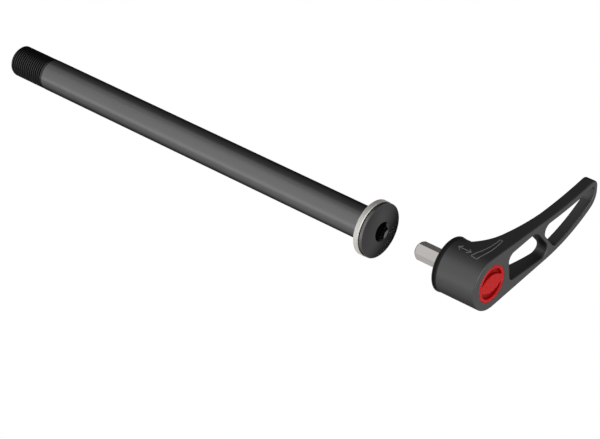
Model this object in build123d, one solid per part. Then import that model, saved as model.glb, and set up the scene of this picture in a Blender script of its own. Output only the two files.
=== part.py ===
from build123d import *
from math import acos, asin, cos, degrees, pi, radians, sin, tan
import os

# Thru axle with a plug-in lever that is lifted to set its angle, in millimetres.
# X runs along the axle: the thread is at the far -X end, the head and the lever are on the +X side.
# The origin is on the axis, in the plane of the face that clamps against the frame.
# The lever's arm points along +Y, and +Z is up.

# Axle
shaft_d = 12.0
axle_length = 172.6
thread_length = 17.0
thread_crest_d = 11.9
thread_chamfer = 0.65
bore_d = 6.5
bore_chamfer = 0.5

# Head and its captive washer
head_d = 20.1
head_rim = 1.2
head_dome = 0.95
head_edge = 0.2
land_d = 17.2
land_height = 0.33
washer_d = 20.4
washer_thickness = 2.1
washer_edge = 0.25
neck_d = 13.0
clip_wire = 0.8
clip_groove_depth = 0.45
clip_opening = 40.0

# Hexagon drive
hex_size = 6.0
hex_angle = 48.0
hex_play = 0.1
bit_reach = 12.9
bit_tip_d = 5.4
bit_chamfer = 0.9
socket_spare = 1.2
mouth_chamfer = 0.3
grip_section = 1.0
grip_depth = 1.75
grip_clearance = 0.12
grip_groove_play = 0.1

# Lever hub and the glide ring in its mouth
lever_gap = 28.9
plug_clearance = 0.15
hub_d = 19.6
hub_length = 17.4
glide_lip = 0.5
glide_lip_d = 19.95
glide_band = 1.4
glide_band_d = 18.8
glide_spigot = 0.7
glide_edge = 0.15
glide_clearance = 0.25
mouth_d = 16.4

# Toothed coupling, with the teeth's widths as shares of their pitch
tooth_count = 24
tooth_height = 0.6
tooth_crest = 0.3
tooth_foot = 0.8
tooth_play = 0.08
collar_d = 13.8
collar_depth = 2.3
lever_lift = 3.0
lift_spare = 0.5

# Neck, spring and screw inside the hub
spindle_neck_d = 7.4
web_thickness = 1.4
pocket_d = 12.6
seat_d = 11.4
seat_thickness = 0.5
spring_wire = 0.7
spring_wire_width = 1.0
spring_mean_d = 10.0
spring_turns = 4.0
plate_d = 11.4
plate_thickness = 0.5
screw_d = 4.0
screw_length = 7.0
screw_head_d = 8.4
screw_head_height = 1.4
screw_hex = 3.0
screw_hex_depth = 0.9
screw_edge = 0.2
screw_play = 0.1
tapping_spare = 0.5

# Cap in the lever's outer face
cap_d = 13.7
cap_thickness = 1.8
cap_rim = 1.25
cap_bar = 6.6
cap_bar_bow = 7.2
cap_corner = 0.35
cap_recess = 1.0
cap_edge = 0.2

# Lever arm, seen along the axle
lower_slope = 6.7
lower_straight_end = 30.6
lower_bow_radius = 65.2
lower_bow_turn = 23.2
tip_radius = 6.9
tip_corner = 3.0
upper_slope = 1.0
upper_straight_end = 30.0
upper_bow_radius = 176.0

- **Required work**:
Give again, word for word, the lines of the listing, starting at its first line and ending with the line containing "bore_chamfer = 0.5".

- **Reply to the task**:
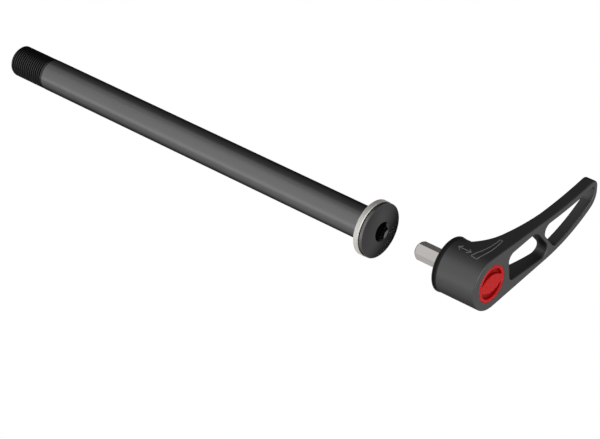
Model this object in build123d, one solid per part. Then import that model, saved as model.glb, and set up the scene of this picture in a Blender script of its own. Output only the two files.
=== part.py ===
from build123d import *
from math import acos, asin, cos, degrees, pi, radians, sin, tan
import os

# Thru axle with a plug-in lever that is lifted to set its angle, in millimetres.
# X runs along the axle: the thread is at the far -X end, the head and the lever are on the +X side.
# The origin is on the axis, in the plane of the face that clamps against the frame.
# The lever's arm points along +Y, and +Z is up.

# Axle
shaft_d = 12.0
axle_length = 172.6
thread_length = 17.0
thread_crest_d = 11.9
thread_chamfer = 0.65
bore_d = 6.5
bore_chamfer = 0.5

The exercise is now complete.